Esta semana ha muerto una gran mujer tras una vida dedicada con esfuerzo al trabajo fuera y dentro de su casa. Una madre muy querida, una abuela y bisabuela que lo suyos no olvidarán. Una anciana que ha soportado una larguísima enfermedad, que dejó de ser ella hace muchos años y que ha tardado en irse en paz. La casualidad hizo que el mismo día de este fallecimiento, tuviera yo cita para entregar firmados los papeles de mi testamento vital.

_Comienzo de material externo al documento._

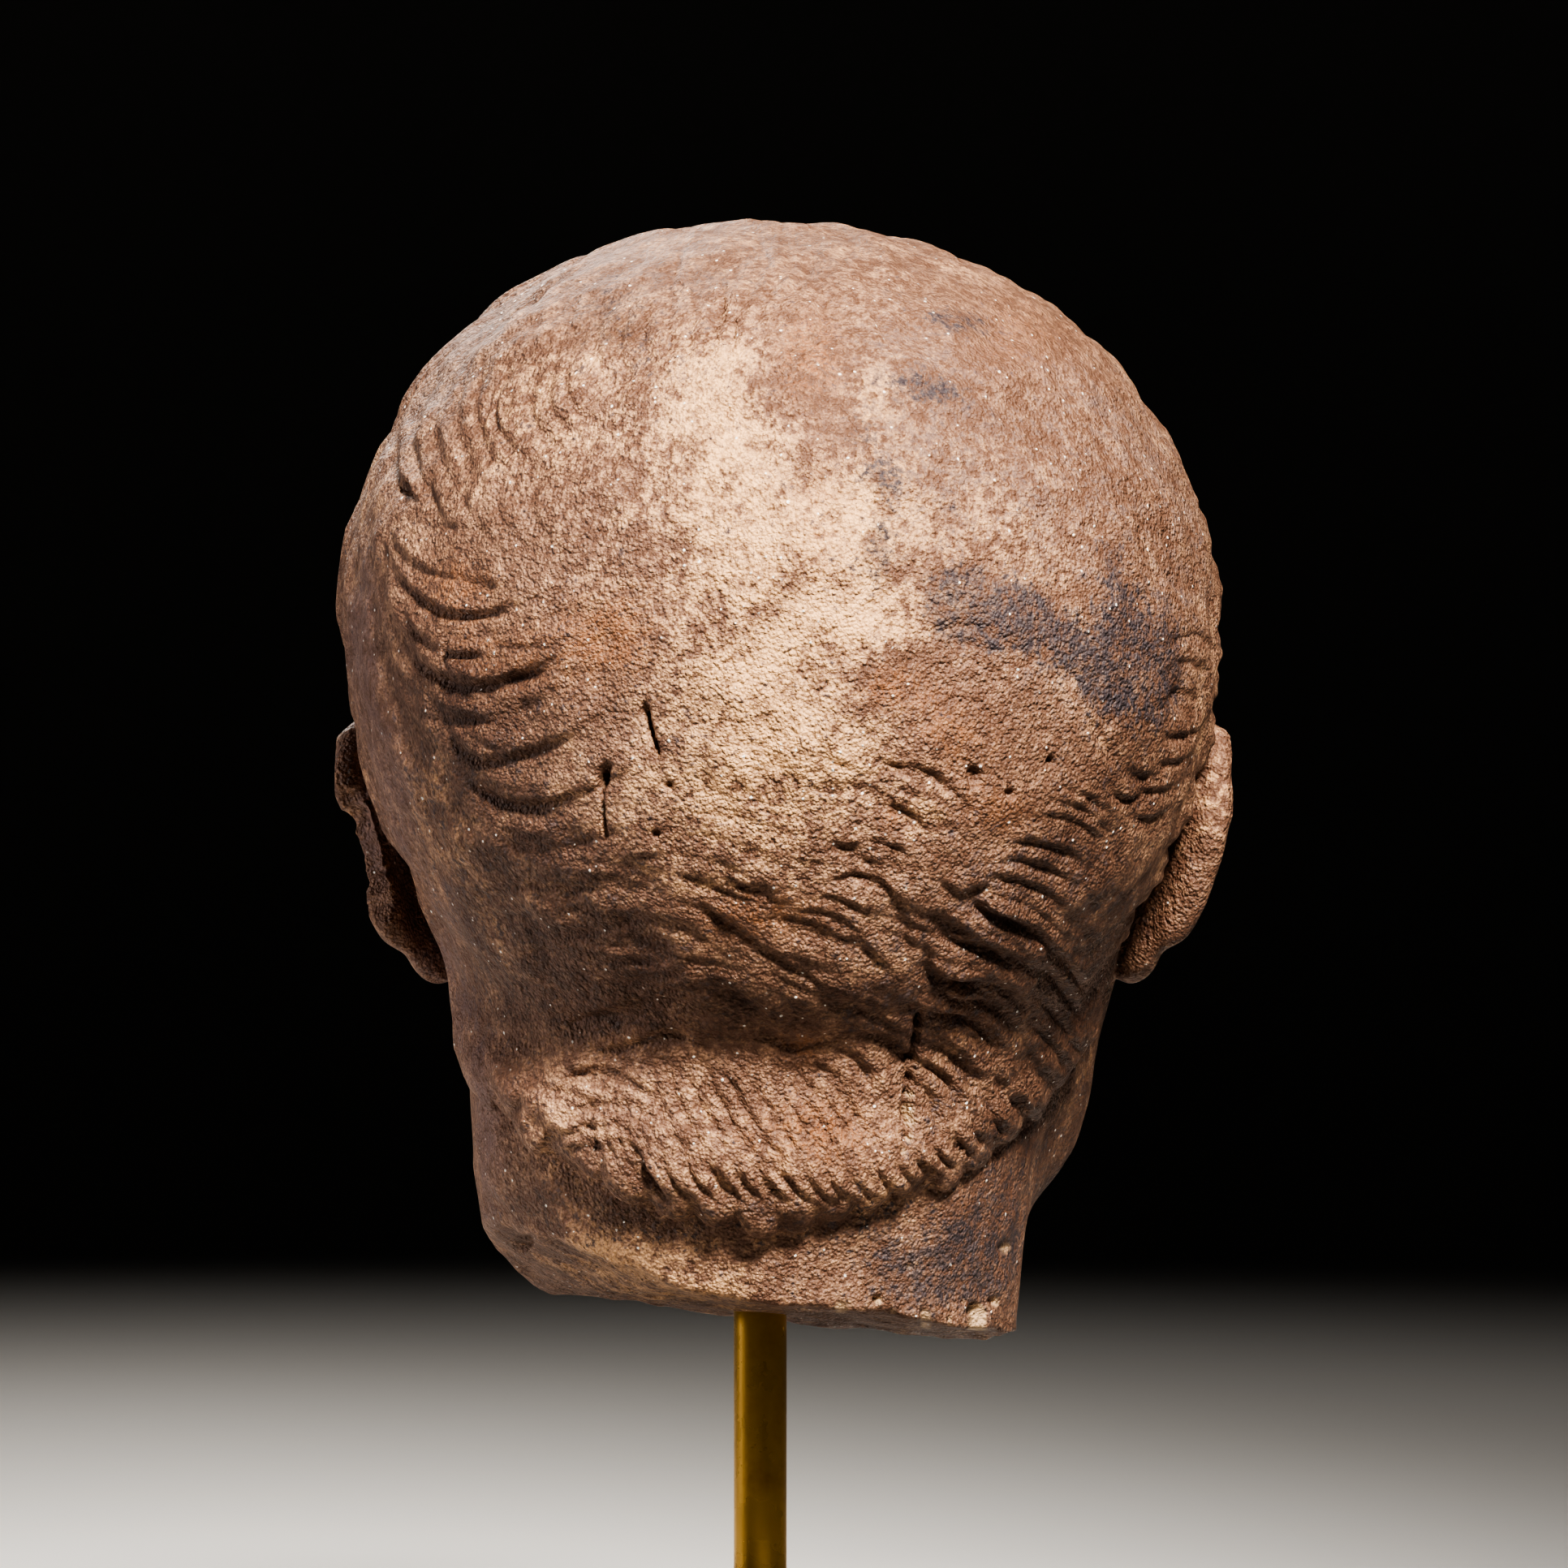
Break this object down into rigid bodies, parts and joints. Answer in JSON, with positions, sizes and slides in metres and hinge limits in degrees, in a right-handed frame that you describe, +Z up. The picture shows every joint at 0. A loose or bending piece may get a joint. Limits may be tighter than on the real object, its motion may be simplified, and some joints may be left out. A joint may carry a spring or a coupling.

Ese documento que, tras la aprobación de la llamada ley de eutanasia, nos permite expresar cómo queremos que sea nuestro final si la salud se nos deteriora irreversiblemente. Ahora, en plenitud de facultades, podemos dejar dicho qué ha de ser de nosotros –y por dónde no estamos dispuestos a pasar– en caso de sufrimientos intolerables o padecimientos graves, crónicos e imposibilitantes, deterioro de facultades mentales, etc. Es una decisión de peso sea cual sea el resultado que abracemos, personal y respetable. Hablando del tema, he visto que mucha gente de mi entorno ya ha dado el paso; otra mucha, no. Cuesta parar, sentarse y decidir sobre la muerte de uno. No pretendo señalar a nadie el camino a seguir, pero hay una idea que sí me gustaría ofrecer: dado que podemos hacerlo, apuesto por decidir antes de que decidan por nosotros.